The move comes amid continuing action by pro-Russian separatists in Ukraine.
Western nations accuse Moscow of supporting separatist gunmen who are occupying official buildings in cities across eastern Ukraine.
The separatists continue to hold seven Western military observers who were seized last week in the region.
Meanwhile, officials say the mayor of the eastern Ukrainian city of Kharkiv, Hennadiy Kernes, is in a serious condition after being shot in the back.
Monday also saw pro-Russian separatists seize a local government building in Kostyantynivka, the latest move in a campaign of defiance against the government in Kiev that has encompassed a dozen other cities in eastern Ukraine.
Gunmen wearing uniforms with no insignias moved into the building and raised the flag of the self-proclaimed "Donetsk Republic".
They were also reported to be in control of the police station in the town, which is located between the town of Slavyansk and the city of Donetsk, both also controlled by separatists.
US President Barack Obama confirmed the stepping up of sanctions, which he said was part of a "calibrated effort" to change Russia's behaviour in Ukraine, during a visit to the Philippines.
He said the measures were in response to Moscow's failure to uphold an international accord aimed at peacefully resolving the Ukraine crisis.
Mr Obama said the sanctions - which will be announced in detail later in Washington - would target individuals and companies, as well as some high-tech exports to Russia. But he acknowledged it was uncertain whether they would have any effect.
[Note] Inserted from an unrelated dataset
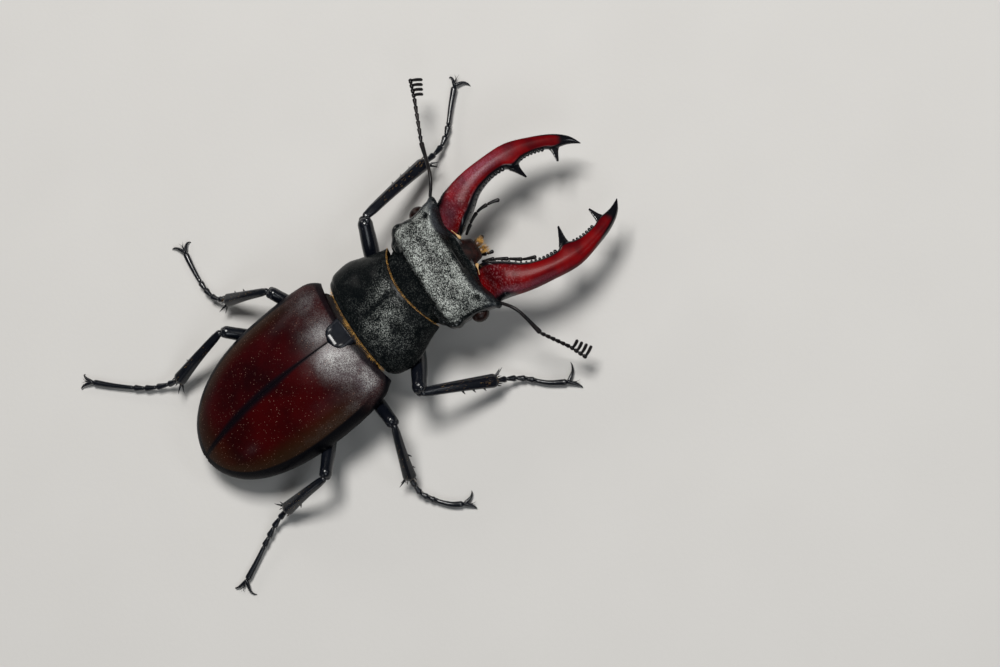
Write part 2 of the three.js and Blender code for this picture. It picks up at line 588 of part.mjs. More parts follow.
function legPieces(name, { side, kind, knee, ankle, foot, claws }) {
  const sizes = LEG_KINDS[kind];
  const coxaEnds = sizes.coxa.map((end) => mirroredX(end, side));
  const root = mirroredX(sizes.root, side);
  const femurShape = (place) => {
    const swelling = Math.sin(Math.min(place / FEMUR.straight, 1) * FEMUR.turn);
    const half = sizes.femur * (FEMUR.root + FEMUR.swell * swelling);
    return [half, half * FEMUR.depth];
  };
  const tibiaShape = (place) => {
    const half = sizes.tibia + (sizes.flare - sizes.tibia) * place ** 2;
    return [half, half * TIBIA.depth];
  };
  const coxaRod = (grow) => (
    rod(coxaEnds, () => [sizes.coxaRadius, sizes.coxaRadius], { count: 4, sides: 8, grow })
  );
  const femurRod = (grow) => rod([root, knee], femurShape, { count: 6, sides: 8, grow });

  const kneePoint = vector(knee);
  const anklePoint = vector(ankle);
  const shin = anklePoint.clone().sub(kneePoint);
  const down = shin.clone().normalize();
  const shinBow = kneePoint.clone().addScaledVector(shin, 0.5).addScaledVector(UP, TIBIA.bow).toArray();
  const tibiaRod = (grow) => rod([knee, shinBow, ankle], tibiaShape, { count: 6, sides: 6, grow });

  // Small thorns stand on the outer edge of the shin and two spurs at its end.
  const outward = UP.clone().cross(down).normalize().multiplyScalar(kind === 'front' ? side : -side);
  const thorns = Array.from({ length: sizes.spines }, (_, index) => {
    const share = SPINE.first + (SPINE.stretch * (index + 0.5)) / sizes.spines;
    const base = kneePoint.clone().addScaledVector(shin, share).addScaledVector(outward, sizes.tibia / 2);
    const lean = outward.clone().addScaledVector(down, SPINE.lean);
    const tip = base.clone().addScaledVector(lean, SPINE.length);
    return spike(base, tip, SPINE.radius);
  });
  const spurs = [-1, 1].map((hand) => {
    const base = anklePoint.clone().addScaledVector(down, -SPUR.sunk);
    base.addScaledVector(outward, -SPUR.inset * sizes.flare);
    const aim = down.clone().addScaledVector(outward, SPUR.fan * hand - SPUR.turn);
    aim.addScaledVector(UP, hand * SPUR.spread).setLength(SPUR.length);
    return spike(base, base.clone().add(aim), SPUR.radius);
  });

  const footPoints = [anklePoint.clone().addScaledVector(down, -FOOT.sunk).toArray(), ...foot];
  const footCurve = new THREE.CatmullRomCurve3(footPoints.map(vector), false, 'centripetal');
  const footRings = [[0, 0, 0]];
  FOOT.joints.slice(0, -1).forEach((start, index) => {
    const end = FOOT.joints[index + 1];
    footRings.push([start + FOOT.pinch, FOOT.narrow, FOOT.narrow]);
    footRings.push([end - FOOT.pinch, FOOT.wide, FOOT.wide * FOOT.depth]);
  });
  footRings.push([1, 0, 0]);
  const footRod = (grow) => drawn(footCurve, footRings, 5, grow);

  const toe = footCurve.getPointAt(1);
  const ahead = footCurve.getTangentAt(1).setZ(0).normalize();
  const heel = toe.clone().addScaledVector(ahead, CLAW.reach);
  const clawPair = claws.map((tip) => {
    const end = new THREE.Vector3(tip[0], tip[1], CLAW.tipZ);
    const middle = heel.clone().lerp(end, 0.5).addScaledVector(ahead, CLAW.bow).setZ(CLAW.lift);
    const curve = new THREE.CatmullRomCurve3([heel, middle, end]);
    const rings = CLAW_RINGS.map((ring) => [ring[0], ring[1] * CLAW.radius, ring[2] * CLAW.radius]);
    return drawn(curve, rings, 5);
  });
  const heelBall = ellipsoid(heel.toArray(), CLAW.heel, 5, 3);
  const clawSolid = joined([heelBall, ...clawPair]).subtract(BELOW_FLOOR);
  const tibiaSolid = joined([tibiaRod(0), ...thorns, ...spurs]).subtract(footRod(GAP));

  return {
    cutters: { coxa: coxaRod(GAP), femur: femurRod(GAP) },
    nodes: {
      [`coxa_${name}`]: { solid: coxaRod(0).subtract(femurRod(GAP)), at: coxaEnds[0] },
      [`femur_${name}`]: { solid: femurRod(0).subtract(tibiaRod(GAP)), at: root },
      [`tibia_${name}`]: { solid: tibiaSolid, at: knee },
      [`tarsus_${name}`]: { solid: footRod(0), at: ankle },
      [`claws_${name}`]: { solid: clawSolid, at: heel.setZ(0).toArray() },
    },
  };
}

// ---------------------------------------------------------------- assembly

const beetle = new THREE.Group();
beetle.name = 'stag_beetle';
beetle.position.copy(ORIGIN_SHIFT);

/** Adds a piece as a named mesh, placed at its own root. */
function place(name, solid, material, at) {
  const { vertProperties, triVerts } = solid.getMesh();
  const geometry = new THREE.BufferGeometry();
  geometry.setAttribute('position', new THREE.BufferAttribute(new Float32Array(vertProperties), 3));
  geometry.setIndex(new THREE.BufferAttribute(new Uint32Array(triVerts), 1));
  geometry.translate(-at[0], -at[1], -at[2]);
  geometry.computeVertexNormals();
  const mesh = new THREE.Mesh(geometry, material);
  mesh.name = name;
  mesh.position.set(...at);
  beetle.add(mesh);
}

const SIDES = [['left', 1], ['right', -1]];
const legs = Object.entries(LEGS).map(([name, leg]) => ({ kind: leg.kind, ...legPieces(name, leg) }));
const legCutters = (kinds) => legs
  .filter((leg) => kinds.includes(leg.kind))
  .flatMap(({ cutters }) => [cutters.coxa, cutters.femur]);

// Head: its sockets are cut by what they hold.
const antennaPoints = Object.fromEntries(Object.entries(ANTENNAE).map(([side, joints]) => (
  [side, [joints.base, joints.bend, joints.elbow]]
)));
const jawClearance = SIDES.map(([name, side]) => jawSet(name, side, jawBody(side, GAP)));
const headCutters = [
  ...jawClearance,
  ...SIDES.map(([, side]) => inHead(eye(side, GAP))),
  ...Object.values(antennaPoints).map((points) => scapeRod(points, GAP)),
  inHead(labrum(GAP)),
];
place('head', without(inHead(skull()), headCutters), FINISH.granular(), [0, -16, 11]);
place('labrum', without(inHead(labrum()), jawClearance), FINISH.lip(), [0, -22, 11]);
SIDES.forEach(([name, side]) => {
  place(`eye_${name}`, inHead(eye(side)), FINISH.eye(), onHead(EYE.place, side));
  place(`mandible_${name}`, jawSet(name, side, jaw(side)), FINISH.jaw(), onHead(JAW[0], side));

  const joints = ANTENNAE[name];
  const [elbow, wrist, tip] = [joints.elbow, joints.wrist, joints.tip].map(vector);
  const forearm = wrist.clone().sub(elbow).normalize();
  const hand = tip.clone().sub(wrist).normalize();
  const funicleStart = elbow.clone().addScaledVector(forearm, GAP);
  const clubStart = wrist.clone().addScaledVector(hand, GAP);
  place(`antenna_scape_${name}`, scapeRod(antennaPoints[name]), FINISH.leg(), joints.base);
  place(`antenna_funicle_${name}`, funicle(funicleStart, wrist), FINISH.leg(), joints.elbow);
  place(`antenna_club_${name}`, club(clubStart, tip, vector(joints.leaf)), FINISH.leg(), joints.wrist);
});
Object.entries(PALPS).forEach(([name, points]) => place(name, palp(points), FINISH.leg(), points[0]));

// Pronotum: hollow for the neck in front and for the waist behind.
const pronotumCutters = [inHead(skull(GAP)), collar(WAIST, GAP), ...legCutters(['front'])];
place('pronotum', without(prothorax(), pronotumCutters), FINISH.granular(), [0, -5, 10]);

// Trunk under the wing cases.
const trunkCutters = legCutters(['middle', 'hind']);
place('thorax', without(joined([thorax(), collar(WAIST)]), trunkCutters), FINISH.belly(), [0, 5, 8]);
place('abdomen', without(inAbdomen(abdomen()), legCutters(['hind'])), FINISH.belly(), [0, 20, 8]);
place('scutellum', inAbdomen(scutellum()), FINISH.shield(), [0, 2, 14]);
SIDES.forEach(([name, side]) => {
  const wing = inAbdomen(elytron(side).subtract(scutellum(GAP)));
  place(`elytron_${name}`, wing, FINISH.wing(), [side * 2, 2, 13]);
});

legs.forEach(({ nodes }) => {
  Object.entries(nodes).forEach(([name, { solid, at }]) => place(name, solid, FINISH.leg(), at));
});

export default beetle;
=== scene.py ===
"""A male stag beetle at life size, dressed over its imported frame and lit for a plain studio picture.

Shapes are worked out in millimetres from the waist: the head faces -Y, the beetle's left is +X and +Z is up.
Bench.add moves each finished piece to the frame's origin and to metres.
"""

import logging
import math
from bisect import bisect_right
from dataclasses import dataclass, field
from enum import Enum
from typing import Callable, Sequence

import bmesh
import bpy
import numpy as np
from mathutils import Matrix, Vector, noise

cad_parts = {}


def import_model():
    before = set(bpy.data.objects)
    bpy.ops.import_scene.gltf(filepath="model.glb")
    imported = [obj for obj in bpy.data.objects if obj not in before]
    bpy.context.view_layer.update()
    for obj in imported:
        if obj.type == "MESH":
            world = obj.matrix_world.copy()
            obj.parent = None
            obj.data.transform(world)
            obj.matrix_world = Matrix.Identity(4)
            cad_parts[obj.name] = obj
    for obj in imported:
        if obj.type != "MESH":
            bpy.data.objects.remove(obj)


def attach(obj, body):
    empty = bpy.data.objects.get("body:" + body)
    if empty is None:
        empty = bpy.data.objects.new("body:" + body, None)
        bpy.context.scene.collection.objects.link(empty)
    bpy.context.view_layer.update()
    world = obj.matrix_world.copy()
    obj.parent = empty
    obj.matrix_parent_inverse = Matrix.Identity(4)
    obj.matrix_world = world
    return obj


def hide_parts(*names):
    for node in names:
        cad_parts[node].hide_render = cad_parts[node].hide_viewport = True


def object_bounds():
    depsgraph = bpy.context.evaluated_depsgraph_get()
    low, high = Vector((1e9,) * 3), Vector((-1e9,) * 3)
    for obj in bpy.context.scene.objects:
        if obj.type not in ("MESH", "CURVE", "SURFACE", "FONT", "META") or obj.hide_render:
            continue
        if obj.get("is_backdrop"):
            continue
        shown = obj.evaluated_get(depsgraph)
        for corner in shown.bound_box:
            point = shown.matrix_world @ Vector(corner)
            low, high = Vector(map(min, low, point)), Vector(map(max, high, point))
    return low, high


LOG = logging.getLogger("stag_beetle")

MM = 0.001
WAIST = Vector((-0.23, 0.465, 0.0))  # the waist's place in the frame, in millimetres
UP = Vector((0.0, 0.0, 1.0))
SIDES = (("left", 1.0), ("right", -1.0))
HEAD_TURN = (math.radians(-1.5), Vector((0.0, -10.0, 0.0)))
ABDOMEN_TURN = (math.radians(2.5), Vector((0.0, 1.0, 0.0)))

Row = tuple[float, float]
Point = tuple[float, float, float]
Colour = tuple[float, float, float, float]
Ends = tuple[float, float, float, float]
Ridge = Point  # a height, a distance and a reach
Knob = tuple[float, float, float, float]  # a height, a middle's x and y, and a reach
Place = Callable[[float, float], Vector]
Body = bmesh.types.BMesh


# ---------------------------------------------------------------- numbers


def clamp(value: float, low: float = 0.0, high: float = 1.0) -> float:
    """Keeps a value between two limits."""
    return max(low, min(high, value))


def blend(low: float, high: float, share: float) -> float:
    """Goes from low to high as share goes from 0 to 1."""
    return low + (high - low) * share


def ease(start: float, end: float, value: float) -> float:
    """Rises smoothly from 0 at start to 1 at end."""
    share = clamp((value - start) / (end - start))
    return share * share * (3.0 - 2.0 * share)


def fade(start: float, end: float, value: float) -> float:
    """Falls smoothly from 1 at start to 0 at end."""
    return 1.0 - ease(start, end, value)


def span(value: float, ends: Ends) -> float:
    """1 between the middle two of four places, and 0 outside the outer two."""
    return ease(ends[0], ends[1], value) * fade(ends[2], ends[3], value)


def bell(distance: float, reach: float) -> float:
    """A bump of height 1 that fades over reach."""
    return math.exp(-((distance / reach) ** 2))


def ridges(distance: float, rows: Sequence[Ridge]) -> float:
    """The height of long beads and grooves at a distance from an edge."""
    return sum(height * bell(distance - at, reach) for height, at, reach in rows)


def knobs(x: float, y: float, rows: Sequence[Knob]) -> float:
    """The height of round knobs and dents."""
    return sum(height * bell(math.hypot(x - at_x, y - at_y), reach) for height, at_x, at_y, reach in rows)


def dome(share: float) -> float:
    """Rises from 0 to 1 as a quarter circle does."""
    return math.sqrt(max(1.0 - (1.0 - clamp(share)) ** 2, 0.0))


def arch(share: float, roundness: float, power: float) -> float:
    """Height of a rounded section at a share of its half width."""
    return max(1.0 - abs(share) ** roundness, 0.0) ** power


def gathered(share: float, amount: float) -> float:
    """Moves evenly spaced shares closer together towards both ends."""
    return blend(share, (1.0 - math.cos(math.pi * share)) / 2.0, amount)


def capped(way: float, cap: float) -> Row:
    """How far a way from pole to pole has come along the length between two end caps, and into a cap."""
    return clamp((way - cap) / (1.0 - 2.0 * cap)), clamp(1.0 - way / cap) + clamp(1.0 - (1.0 - way) / cap)


def mirrored(point: Point, side: float) -> Vector:
    """A point of the left side, or its mirror image on the right."""
    return Vector((point[0] * side, point[1], point[2]))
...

He said they were not aimed at Russian President Vladimir Putin personally.
"The goal is to change his calculus with respect to how the current actions that he's engaging in could have an adverse impact on the Russian economy over the long haul," he said.
Meanwhile, ambassadors from the 28 EU member states are meeting in Brussels to agree new sanctions against Russia.
The US and EU already have assets freezes and travel bans in place targeting a number of Russian individuals and firms accused of playing a part in the annexation of Crimea last month.
BBC Europe correspondent Chris Morris says it is expected that the ambassadors will add another 15 people in positions of power to the list of those to whom sanctions apply.
Our correspondent says the White House wants a show of unity from the US and Europe, but there is little consensus within the EU at the moment for implementing broader economic sanctions against Russia.
Eight foreign observers - who were operating under the auspices of the Organization for Security and Co-operation in Europe (OSCE) - were led into Sloviansk town hall by masked gunmen and shown to the media on Sunday.
German monitor Col Axel Schneider, who spoke for the group, stressed they were not Nato officers - contrary to claims made by the separatists - nor armed fighters, but diplomats in uniform.
Later, one of the group - a Swede - was freed for medical reasons.
Germany strongly criticised the group's appearance before the media.
"The public parading of the OSCE observers and Ukrainian security forces as prisoners is revolting and blatantly hurts the dignity of the victims," said a statement (in German) from Foreign Minister Frank-Walter Steinmeier.
He added that Russia had a duty to "influence" the separatists so that the other members of the mission could be freed as soon as possible.
Earlier, self-declared Sloviansk Mayor Vyacheslav Ponomaryov said there was the possibility of exchanging the monitors for militia members held by the Kiev government.
Russia, an OSCE member, has pledged to "take all possible steps" to secure the observers' release.
The fate of five Ukrainian military officers accompanying the mission is unknown.